Exopolysaccharide production by Anabaena sp. PCC 7120: physicochemical parameter optimization and two-stage cultivation strategy to maximize the product yield

Cyanobacterial exopolysaccharides are recently gaining attention due to their high charge density and the ability to modify the rheological properties of water. This property makes them potential flocculating and thickening agents for industrial purposes. In this study, the effects of physicochemical parameters on biomass and exopolysaccharide production using Anabaena sp. PCC7120 were studied, and accordingly, mathematical models were developed. Interaction between the different parameters, such as sodium nitrate concentration, initial pH, and temperature, was studied using the Box-Behnken design for response surface methodology. Optimum values of the parameters (sodium nitrate having a concentration of 2 g/L, pH 8.5, and temperature 30 °C) were decided by analyzing the statistical design, which led to a biomass concentration of 1.58 g/L. A rise in exopolysaccharide production was observed at high temperatures up to 35 °C and in nitrate-limited conditions.
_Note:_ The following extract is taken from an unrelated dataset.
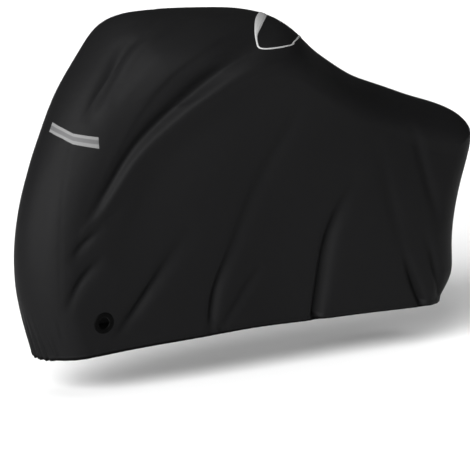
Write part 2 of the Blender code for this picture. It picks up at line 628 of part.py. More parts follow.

The airlift reactor was found suitable for cyanobacterial growth. However, the maximum amount of exopolysaccharide was obtained in the bubble column reactor. A two-stage cultivation strategy was visualized for a simultaneous increase in biomass concentration and exopolysaccharide content. The maximum biomass concentration and carbohydrate content were found to be 1.96 g/L and 27.55% (g/g), respectively. The crude exopolysaccharide extracted had a carbohydrate content of 67.59% (g/g) and a protein content of 23.89% (g/g). It was used to flocculate different algal cells and showed the maximum flocculating efficiency of 86.24% with Chlorella sorokiniana. In addition, after exopolysaccharide extraction, the nutritional properties of the leftover biomass were evaluated. It can be used as fodder and in biofuel production mainly due to its high protein and carbohydrate content.